Spinoff of Total System Services, Inc.
     1. Spinoff to TSYS Deferred Compensation Plan. In connection with the spinoff of Total System Services, Inc. from the Synovus Financial Corp., the assets and liabilities with respect to participants and beneficiaries of Total System Services, Inc. and its subsidiaries and affiliates shall be transferred in a tax-free spinoff from this Plan to the TSYS Deferred Compensation Plan (“TSYS Plan”) effective December 31, 2007. The assets and liabilities with respect to such participants and beneficiaries shall be transferred as soon as administratively practicable following the date of the spinoff. In addition, TSYS and its subsidiaries and affiliates shall cease to sponsor this Plan as of December 31, 2007.

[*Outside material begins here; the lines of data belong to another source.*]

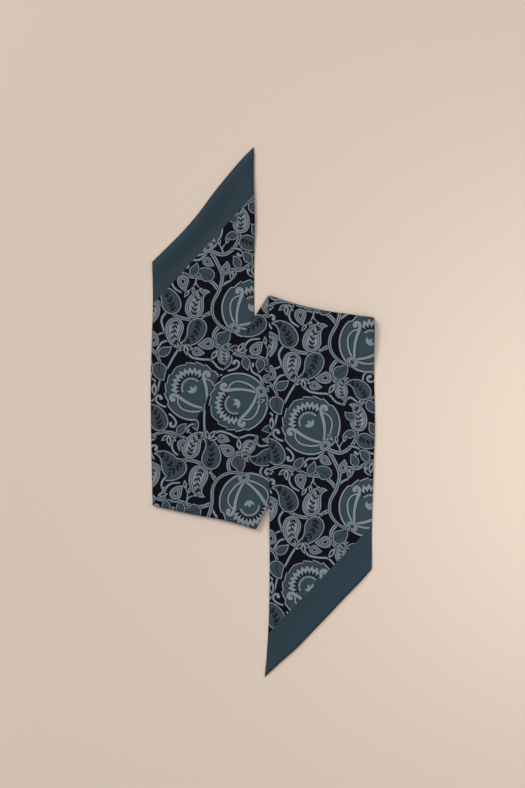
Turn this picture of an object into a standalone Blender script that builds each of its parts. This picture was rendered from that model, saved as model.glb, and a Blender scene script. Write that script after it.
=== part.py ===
"""Skinny silk scarf, laid flat in a loose Z fold.

The scarf is a flat double-sided tube: a front panel and a back panel of thin silk, sewn together along
both long edges and both slanted ends.  It lies on a table in three stretches.  The left tail lies face up.
At the lower fold it turns over, and the middle stretch lies on the left tail with the back panel up.  At the
upper fold it turns over again, and the right tail lies on the middle stretch with the front panel up.

Each panel of each stretch is one solid wall.  A stretch that begins with a fold holds that fold's turn.

Frame: metres, +Z up, +Y towards the tip of the left tail.  The origin is on the table, under the middle of
the scarf.
"""

import math
from typing import Callable, NamedTuple

import bpy
from mathutils import Vector

MM = 0.001

# Driving sizes of the cloth
WALL = 1.0 * MM             # thickness of one panel
SEAM_GAP = 0.3 * MM         # clear space between one piece and the next
PLY = WALL + SEAM_GAP       # height from one panel to the panel on it
STACK = 2 * PLY             # height from one stretch to the stretch on it

# How the cloth falls back to rest
TURN_EASE = 25.0 * MM       # length over which a fold's loft sinks to the resting height
TAIL_STEP_START = 2.5 * MM  # how far past the left tail's edge the middle stretch begins to fall
TAIL_STEP_LENGTH = 13.0 * MM
EDGE_STEP_START = 5.0 * MM  # how far past the middle stretch's edge the right tail begins to fall
EDGE_STEP_LENGTH = 17.0 * MM
STEP_LAG = 5.0 * MM         # how much later the right tail falls over the left tail's step
HEM_ROLL = 0.7 * MM         # rise of the front panel over the seam allowance inside a slanted hem
HEM_ROLL_CREST = 5.0 * MM   # distance of the crest of that rise from the hem
HEM_ROLL_END = 14.0 * MM    # distance at which it is level again
HEM_SLANT = 1.5             # length along a tail for each length square to its slanted hem

# Colours of the two panels' cloth
FRONT_COLOR = (0.045, 0.062, 0.080)
BACK_COLOR = (0.040, 0.055, 0.072)

# Mesh fineness
COLUMNS = 12                # faces across the scarf
TURN_STEPS = 10
EASE_STEPS = 5
TAIL_STEPS = 22
MIDDLE_STEPS = 22

# Corners of the scarf and ends of its two fold lines, in plan
LEFT_HEM_CORNER = Vector((-108.1, 146.4)) * MM
LEFT_HEM_TIP = Vector((-9.0, 258.4)) * MM
LOWER_FOLD_LEFT = Vector((-107.8, -91.3)) * MM
LOWER_FOLD_RIGHT = Vector((-8.2, -113.8)) * MM
UPPER_FOLD_LEFT = Vector((5.5, 113.4)) * MM
UPPER_FOLD_RIGHT = Vector((107.3, 92.4)) * MM
RIGHT_HEM_TIP = Vector((1.7, -258.4)) * MM
RIGHT_HEM_CORNER = Vector((105.8, -153.5)) * MM


class SideRow(NamedTuple):
    """How far a stretch's two long edges stand out from their straight chords, in mm."""

    along: float
    left_out: float
    right_out: float


class EndRow(NamedTuple):
    """How far each slanted hem and each fold line bows out from its chord, in mm, from left to right."""

    across: float
    left_hem: float
    right_hem: float
    lower_fold: float
    upper_fold: float


LEFT_TAIL_SIDES = [
    SideRow(0.00, 0.0, 0.0),
    SideRow(0.10, -0.7, -0.6),
    SideRow(0.20, -0.7, 0.8),
    SideRow(0.30, 0.4, 0.1),
    SideRow(0.45, 1.6, -0.3),
    SideRow(0.62, 1.6, -0.1),
    SideRow(0.80, 1.0, 0.0),
    SideRow(1.00, 0.0, 0.0),
]
MIDDLE_SIDES = [
    SideRow(0.00, 0.0, 0.0),
    SideRow(0.25, 2.0, 0.0),
    SideRow(0.45, 3.5, 0.0),
    SideRow(0.60, 4.1, 0.0),
    SideRow(0.85, 2.6, 0.0),
    SideRow(1.00, 0.0, 0.0),
]
RIGHT_TAIL_SIDES = [
    SideRow(0.00, 0.0, 0.0),
    SideRow(0.20, -1.5, 1.1),
    SideRow(0.42, -2.6, 2.8),
    SideRow(0.54, -3.0, 1.5),
    SideRow(0.65, -3.3, 0.8),
    SideRow(0.84, -3.8, -0.7),
    SideRow(0.95, -2.2, 0.1),
    SideRow(1.00, 0.0, 0.0),
]
ENDS = [
    EndRow(0.00, 0.0, 0.0, 0.0, 0.0),
    EndRow(0.15, -3.1, 1.7, 0.0, -2.8),
    EndRow(0.30, -4.6, 3.8, 0.1, -4.1),
    EndRow(0.45, -5.0, 2.7, 0.6, -4.5),
    EndRow(0.60, -1.9, 1.9, 0.7, -3.9),
    EndRow(0.75, 0.0, 1.2, 0.3, -2.4),
    EndRow(0.90, 1.0, 1.0, 0.1, -0.9),
    EndRow(1.00, 0.0, 0.0, 0.0, 0.0),
]


def smooth_step(value: float) -> float:
    """Rise from 0 to 1 with level ends."""
    value = min(max(value, 0.0), 1.0)
    return value * value * (3.0 - 2.0 * value)


def column_value(table: list, column: str, at: float) -> float:
    """Read a named column of a table at a place in its first column, along a smooth curve, in metres."""
    places = [row[0] for row in table]
    values = [getattr(row, column) for row in table]
    last = len(table) - 1
    index = max(0, min(last - 1, sum(place <= at for place in places) - 1))

    def slope(i: int) -> float:
        low, high = max(i - 1, 0), min(i + 1, last)
        return (values[high] - values[low]) / (places[high] - places[low])

    span = places[index + 1] - places[index]
    u = (at - places[index]) / span
    value = (
        (1 + 2 * u) * (1 - u) ** 2 * values[index]
        + u * (1 - u) ** 2 * span * slope(index)
        + u * u * (3 - 2 * u) * values[index + 1]
        + u * u * (u - 1) * span * slope(index + 1)
    )
    return value * MM


class Fold(NamedTuple):
    """A turn of the scarf: the ends of its outermost line and the loft of its loop."""

    left: Vector
    right: Vector
    outward: Vector
    column: str
    left_radius: float
    right_radius: float

    def radius(self, across: float) -> float:
        """Radius of the outer panel's middle surface."""
        return self.left_radius + (self.right_radius - self.left_radius) * across

    def inset(self, across: float) -> float:
        """Distance from the outermost line back to the line where the turn begins and ends."""
        return self.radius(across) + WALL / 2


def fold_between(left: Vector, right: Vector, turn: float, column: str, radii: tuple) -> Fold:
    """Make a fold whose outward side is to the left (turn 1) or right (turn -1) of its line."""
    line = (right - left).normalized()
    return Fold(left, right, Vector((-line.y, line.x)) * turn, column, *radii)


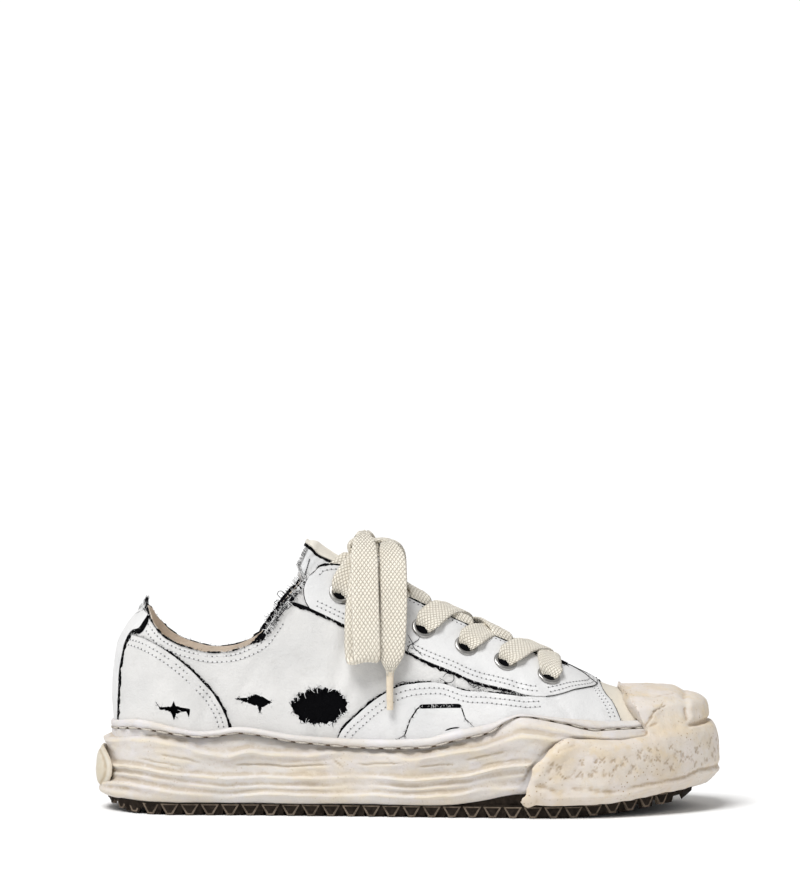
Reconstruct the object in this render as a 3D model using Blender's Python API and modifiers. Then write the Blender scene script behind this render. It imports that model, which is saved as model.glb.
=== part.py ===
"""A worn low-top sneaker for the right foot, standing empty on its sole.

Metres, +X to the toe, +Z up, and -Y is the lateral (outer) side. The tables are in millimetres. Every piece
is worked out from one function, body(), which gives the upper's outer surface, and from outline(), the edge
on which the sole is built. Both take a station s, 0 at the heel and 1 at the toe, and a side.
"""

import math

import bmesh
import bpy
import numpy as np
from mathutils import Vector

MM = 0.001
LATERAL, MEDIAL = -1, 1
SIDES = (("lateral", LATERAL), ("medial", MEDIAL))

# Driving sizes, in millimetres.
HEEL_X, TOE_X = -140.0, 134.0  # the upper's ends, at the height of the footbed
HEEL_ROUND, TOE_ROUND = 36.0, 72.0  # lengths over which the plan view rounds off
HEEL_POWER, TOE_POWER = 2.1, 2.2
WALL = 2.0  # leather and lining together
GAP = 0.3  # between pieces that touch
SOLE_GAP = 0.5  # outsole and midsole, whose facets differ
LACE_WIDTH, LACE_THICK = 13.0, 2.4
THROAT_FRONT = 77.0
COLLAR_END, THROAT_START = -44.0, -30.0  # between them the opening turns from collar to throat

# The last. x is along the foot, lateral and medial are half widths from the centre line, base is the
# footbed, top is where the section would close over the foot, and fullness is the section's power.
SECTIONS = {
    "x": (-140, -105, -75, -40, 0, 40, 65, 90, 118, 134),
    "lateral": (33, 33.5, 34, 36.5, 41, 46, 48.5, 48.5, 45, 42),
    "medial": (33, 33, 31.5, 30, 33, 41, 45.5, 47, 46, 43),
    "centre": (0, 0, -0.5, -1, -1, 0, 0.5, 2, 4, 5),
    "base": (22, 22, 21.5, 20.5, 18.5, 17, 17, 17.5, 19, 21),
    "fullness": (2.8, 2.8, 2.7, 2.6, 2.5, 2.4, 2.3, 2.3, 2.3, 2.3),
}
INSTEP = {
    "x": (-140, -91, -60, -31, 16, 45, 67, 79, 93, 103, 118, 128, 134),
    "top": (150, 146, 133.5, 120, 95.5, 82, 72.5, 66.5, 59.5, 56.5, 54.5, 50, 43),
}
HEEL_LEAN = {"z": (0, 36, 55, 77, 88, 96, 105, 150), "forward": (1.8, 1.6, 0, 2.2, 7.5, 14, 19, 32)}
HEEL_LEAN_REACH = 75.0
COLLAR = {
    "x": (-140, -136, -131, -126, -117, -105, -92, -84, -77, -70, -64, -60, -54, -48, -42),
    "z": (97.5, 95.5, 92.5, 89.5, 84, 79.5, 77, 77.6, 79.8, 83.5, 91, 97, 104, 111, 115.5),
}
THROAT = {"x": (-44, -30, 30, 66, 77), "half_gap": (17, 15.5, 14.5, 13, 8)}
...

     2. Transferees. Any Employee who transfers from Total System Services, Inc. or any subsidiary or affiliate of Total System Services, Inc. (“TSYS”) to the Employer or any subsidiary or affiliate of the Employer from January 1, 2008 to December 31, 2008 (a “Synovus Transferee”) shall receive credit for service under this Plan to the same extent such service was recognized under the provisions of the TSYS Plan. This Plan shall recognize all elections (including deferral, investment and distribution elections) and beneficiary designations with respect to Synovus Transferees under the TSYS Plan. In addition, a Participant who transfers from the Employer or any subsidiary or affiliate of the Employer to TSYS or any subsidiary or affiliate of TSYS from January 1, 2008 to December 31, 2008 (a “TSYS Transferee”) shall be treated as a transfer instead of a separation of employment under this Plan, and account balances for TSYS Transferees shall be transferred to the TSYS Plan as soon as administratively practicable following their date of transfer.